I saw few animals, other than squirrels and pigeons. … I saw instead
winos and homeless people sleeping under newspapers and smelly blankets;
prostitutes sleeping in doorways next to discarded condoms; well-dressed
yuppies standing in neat lines at bus stops; foreign-born nannies pushing the
carriages of those yuppies’ children; garbage collectors, janitors, street
sweepers, sewer workers, and others who perform the undesirable jobs that keep
a city running.[iii]
Aesthetically, the Colorado wilderness
holds more appeal than the grimy inner city streets. But the image of God is not in the red
squirrels, gray foxes, and brown bears Yancey admired from his warm home. The image of God resides in the yuppies,
nannies, prostitutes, and sewer workers.
God created nature’s most spectacular beauty to be enjoyed and admired
by each of those millions of city dwellers, his image-bearers.
We know that out of His great,
grace-filled love for us, God will eventually restore the world. The wretched underclass will enjoy creation’s
splendor. That new creation will come at
the end of history when Jesus returns and we join him in resurrection. How does God begin now the work of ushering
in His eternal kingdom? God works
through His body, the church.
We are the tellers of the redemption
story - God in human flesh, Jesus; his tragic but necessary death on the cross,
and his spring morning victory at the empty tomb; Easter! We are God’s story-tellers.
We are the inviters. In Isaiah 60:3 God declares that the nations
will come to Israel’s light. The world
will be drawn to the gathering of the people of God, which in our day is the
church. But for the world to know that
God can be worshiped and loved and know, we need to invite. We need to tell
God’s story and actively,
energetically, invite people to hear our telling of it.

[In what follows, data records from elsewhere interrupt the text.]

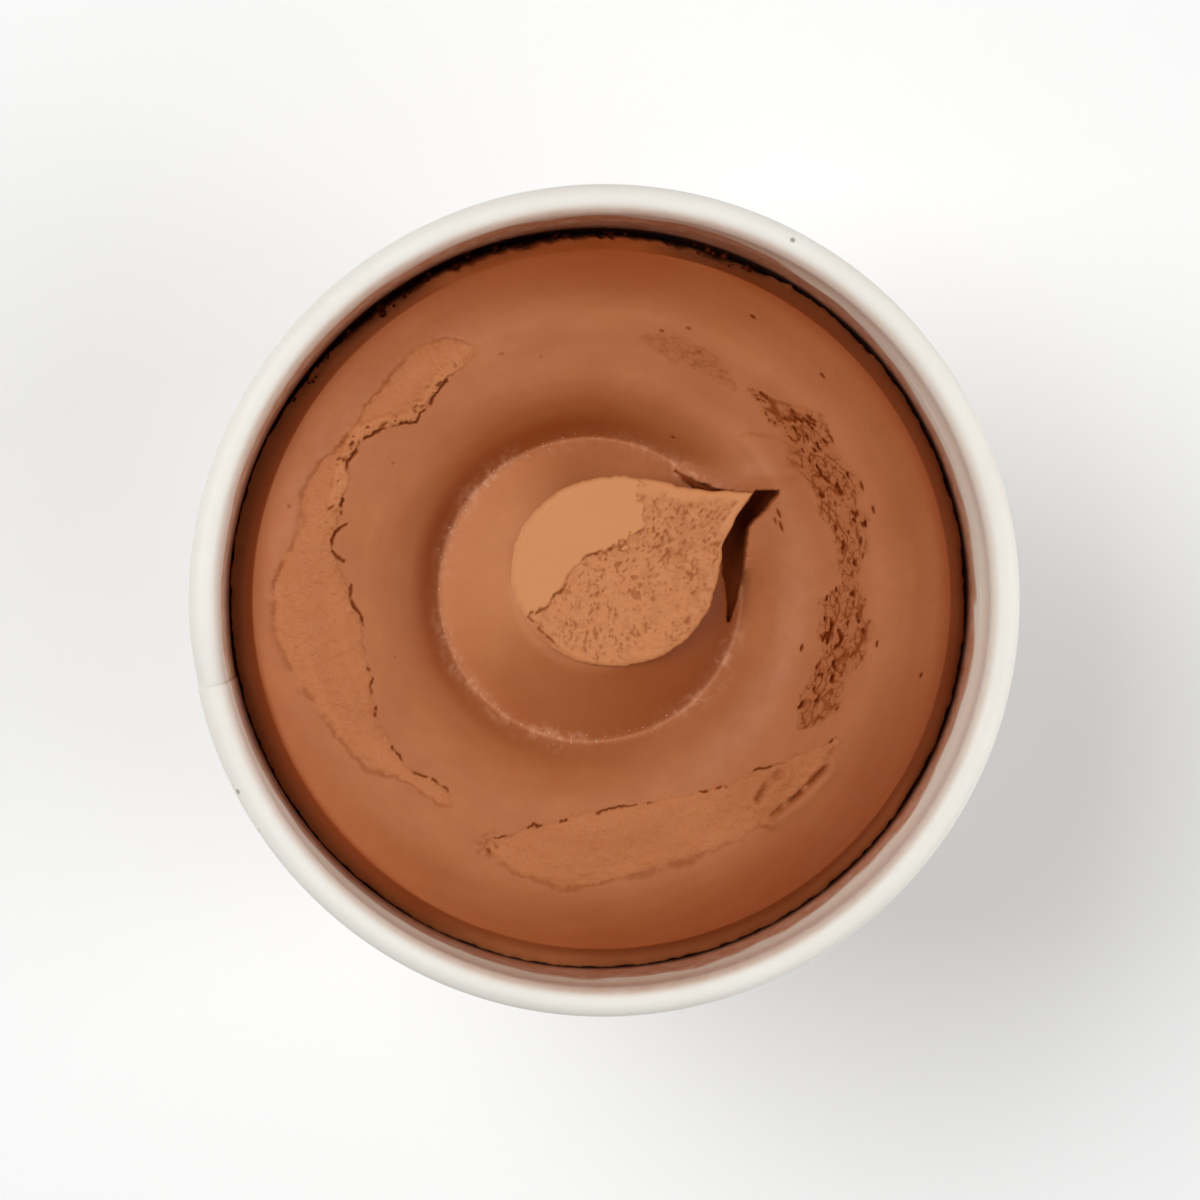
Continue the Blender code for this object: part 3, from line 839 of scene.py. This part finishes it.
# The flank is drawn in or out to leave a ragged gap along the wall, and is high at the back.
edge_turn = np.degrees(np.arctan2(y, x)) % 360
out_on_flank = np.clip((radius - SHOULDER[0]) / (EDGE[0] - SHOULDER[0]), 0, 1) * is_top
edge_gap = by_direction(edge_turn, EDGE_GAP)
ragged = unevenness(x, y, (2.4, 0.2, 61), (0.9, 0.2, 62), (0.45, 0.16, 63))
ragged *= np.clip(edge_gap / 0.8, 0.5, 1)
ragged = np.maximum(ragged, LEAST_GAP - edge_gap)
pull = WALL_AT_EDGE - edge_gap - EDGE[0] - ragged * out_on_flank**3
pull = 1 + out_on_flank * pull / np.maximum(radius, 1)
x, y = x * pull, y * pull
high_edge = ease(edge_turn, *HIGH_EDGE_START) * (1 - ease(edge_turn, *HIGH_EDGE_END))
depth -= out_on_flank * high_edge * HIGH_EDGE_RISE

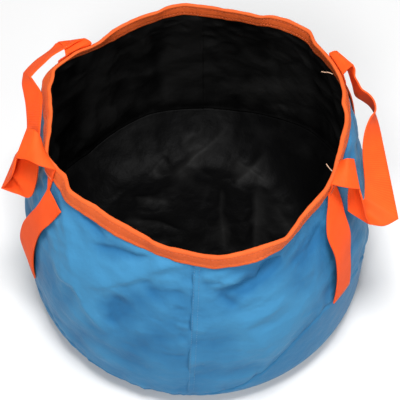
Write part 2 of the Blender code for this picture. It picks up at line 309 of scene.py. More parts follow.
# Folds of the lining's wall that the photograph shows, from the left to the right of the back
LINING_FOLDS: tuple[Fold, ...] = (
    Fold(((166, 185), (160, 70)), 3.0, (12.0, 5.0), 1.5),
    Fold(((152, 190), (148, 60)), 3.2, (5.0, 14.0), 1.5),
    Fold(((140, 195), (133, 90), (135, 50)), 3.4, (12.0, 5.0), 1.2),
    Fold(((126, 196), (119, 150), (112, 110)), 3.4, (10.0, 4.0), 1.0),
    Fold(((121, 196), (112, 165), (108, 130)), -2.4, (4.0, 6.0), 1.0),
    Fold(((108, 195), (104, 60)), 2.6, (4.0, 14.0), 1.5),
    Fold(((99, 190), (93, 170)), 2.0, (4.0, 4.0), 0.8),
    Fold(((104, 178), (95, 186)), -1.8, (3.0, 4.0), 0.8),
    Fold(((84, 180), (74, 186), (66, 178)), 2.2, (4.0, 8.0), 1.0),
    Fold(((60, 190), (57, 90)), 2.6, (10.0, 5.0), 1.5),
    Fold(((40, 190), (34, 60)), 3.0, (6.0, 14.0), 1.5),
    Fold(((20, 188), (25, 80)), 2.6, (10.0, 6.0), 1.5),
    Fold(((2, 185), (8, 70)), 2.6, (8.0, 8.0), 1.5),
)


@dataclass(frozen=True)
class CreaseWave:
    """Straight creases side by side, with flat cloth between them, that come and go."""

    way: float  # degrees from level, of the creases' own direction
    pitch: float  # metres from ridge to ridge
    high: float  # metres from the middle to a ridge
    band: Spot  # the heights above the floor between which it is strongest
    seed: float
    sharp: float = 0.985  # 1 is a triangle wave, less is rounder
    bend: float = 0.45  # how far a crease strays, in pitches
    strays: float = 0.35  # waves of that straying in a pitch
    patches: float = 0.30  # patches with and without creases in a pitch
    shown: Spot = (0.45, 1.3)  # how much shows on the middle, and how much more in a patch
    ease: float = 0.02  # metres over which the band's edges die out

    def lift(self, along: Array, height: Array) -> Array:
        """Gives how far the creases move the cloth.

        Args:
            along: metres along the body.
            height: metres above the floor.

        Returns:
            The lift in metres.
        """
        turn = math.radians(self.way)
        flat = np.stack([along, height, 0.0 * along], axis=1)
        warp = self.bend * self.pitch * soft_noise(flat, self.strays / self.pitch, 1, self.seed)
        across = height * math.cos(turn) - along * math.sin(turn) + warp
        wave = 2.0 / math.pi * np.arcsin(self.sharp * np.sin(2.0 * math.pi / self.pitch * across
                                                             + self.seed))
        patch = soft_noise(flat, self.patches / self.pitch, 1, self.seed + 3.0)
        shown = smooth(self.shown[0] + self.shown[1] * patch)
        middle, half = 0.5 * sum(self.band), 0.5 * (self.band[1] - self.band[0])
        near = smooth(1.0 + (half - np.abs(height - middle)) / self.ease)
        return self.high * wave * shown * near


OUTER_WAVES: tuple[CreaseWave, ...] = (
    CreaseWave(22.0, 0.0130, 0.00075, (0.158, 0.197), 1.0, 0.95),
    CreaseWave(-24.0, 0.0170, 0.00080, (0.150, 0.197), 2.0, 0.95),
    CreaseWave(8.0, 0.0240, 0.00090, (0.120, 0.197), 3.0),
    CreaseWave(64.0, 0.0400, 0.00120, (0.030, 0.150), 4.0),
    CreaseWave(-58.0, 0.0520, 0.00150, (0.030, 0.160), 5.0),
    CreaseWave(15.0, 0.0460, 0.00130, (0.030, 0.130), 6.0),
    CreaseWave(-12.0, 0.0310, 0.00070, (0.040, 0.120), 7.0),
)
LINING_WAVES: tuple[CreaseWave, ...] = (
    CreaseWave(84.0, 0.0300, 0.0012, (0.040, 0.200), 11.0),
    CreaseWave(-80.0, 0.0470, 0.0019, (0.040, 0.200), 12.0),
    CreaseWave(24.0, 0.0260, 0.0009, (0.090, 0.200), 13.0),
    CreaseWave(-30.0, 0.0360, 0.0011, (0.050, 0.200), 14.0),
)


def seeded_folds(seed: int, count: int, span: Spot, heights: Spot, high: Spot) -> tuple[Fold, ...]:
    """Makes folds for the sides that the photograph doesn't show.

    Args:
        seed: the same seed gives the same folds.
        count: how many folds.
        span: the angles between which they start, in degrees.
        heights: the heights between which they start, in millimetres.
        high: the least and the most height of a fold, in millimetres.

    Returns:
        The folds.
    """
    draw = np.random.RandomState(seed)
    folds = []
    for _ in range(count):
        at, up = draw.uniform(*span), draw.uniform(*heights)
        way = draw.uniform(-1.2, 1.2) + (math.pi / 2 if draw.rand() < 0.55 else 0.0)
        length = draw.uniform(18.0, 60.0)
        bend = draw.uniform(-0.35, 0.35)
        half = (at + 0.5 * length * math.cos(way) / MM_A_DEGREE,
                up + 0.5 * length * math.sin(way))
        tip = (half[0] + 0.5 * length * math.cos(way + bend) / MM_A_DEGREE,
               half[1] + 0.5 * length * math.sin(way + bend))
        lift = draw.uniform(*high) * (1.0 if draw.rand() < 0.5 else -1.0)
        wide = (draw.uniform(4.0, 16.0), draw.uniform(4.0, 16.0))
        folds.append(Fold(((at, up), half, tip), lift, wide, draw.uniform(0.8, 2.5)))
    return tuple(folds)


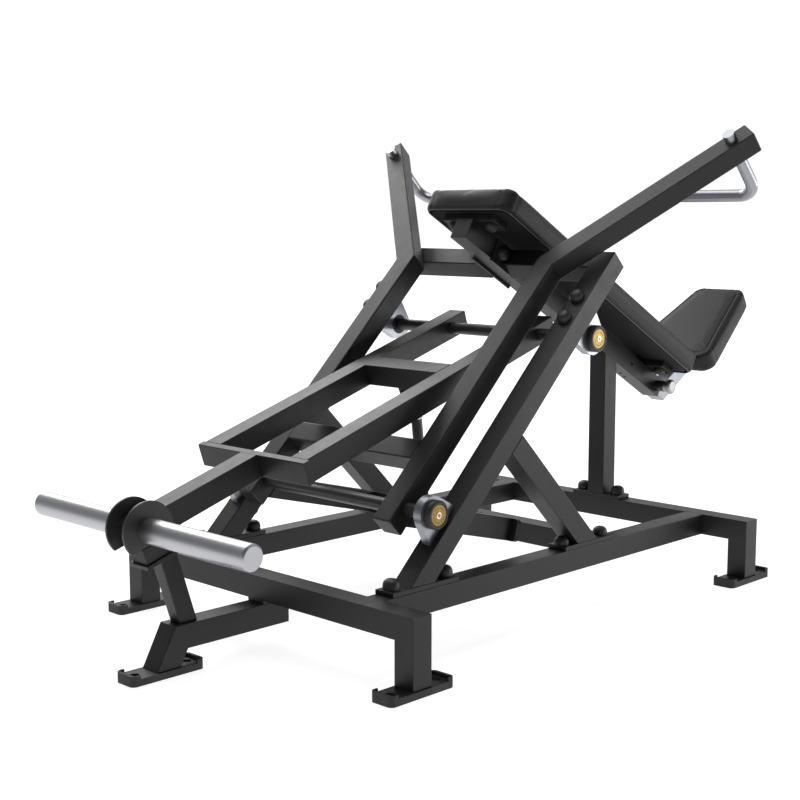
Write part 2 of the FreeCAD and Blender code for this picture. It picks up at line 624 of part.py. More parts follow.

We are the point of contact where a
lost and dying world meets the Savior God.
Jesus’ final command to the disciples and continuing commission to us is
“go and tell.” Obeying this command, we
help people see beyond the temporary world as it is to the eternal world of
God’s blessing so many are currently unaware of even when they get little
glimpses. We are where the lost world
meets the Savior God.
New Testament scholar N.T. Wright
thinks of it this way. In an attic, a
collector finds a faded manuscript of music written for piano. He contacts a dealer who sees it and then
contacts another expert. They all put
their heads together pondering this score, sure that what they’ve found is a
previously unknown work by none other than Mozart.
How wonderful! A new work by greatest composer ever. Yet, as they study it, they realize it seems
incomplete. There are long periods of rest,
and it dawns on the collectors and dealers that what they have is indeed by
Mozart, but it is written for more than one instrument. They only have the piano part. What’s the other instrument or instruments?
Cello? Violin? Flute?
“If those other parts could be found they would make sense of the
incomplete beauty contained in the faded scribble of genius now before them.”[iv]
When God finishes re-making the world,
his earth and his heaven made new and brought together, we, his image bearers,
his church, the body of Christ, will become His completed beauty. Until that day comes, we lean toward it, pray
for it, anticipate it, and invite each other and those outside the church to
imagine it and find hope in it.
Until that day comes, we work for
justice and help one another with the struggles of our day. They are real but so too is God’s promised
new creation. It makes sense that we
would long for it. God placed that
longing in us. That longing drives us to
look to God constantly and reflect his hope to the world.
AMEN
[i] P.
Yancey (2003). Rumors of Another World: What on Earth are we Missing? Zondervan (Grand Rapids), p.47-48.
[ii]
W. Brueggemann ((1997). Theology of the Old Testament: Testimony,
Dispute, Advocacy. Fortress Press
(Minneapolis), p.549.
[iii] Yancy,
p.53.
[iv] N.T.
Wright (2006). Simply Christian: Why Christianity Makes Sense. HarperOne (New York), p.39-40.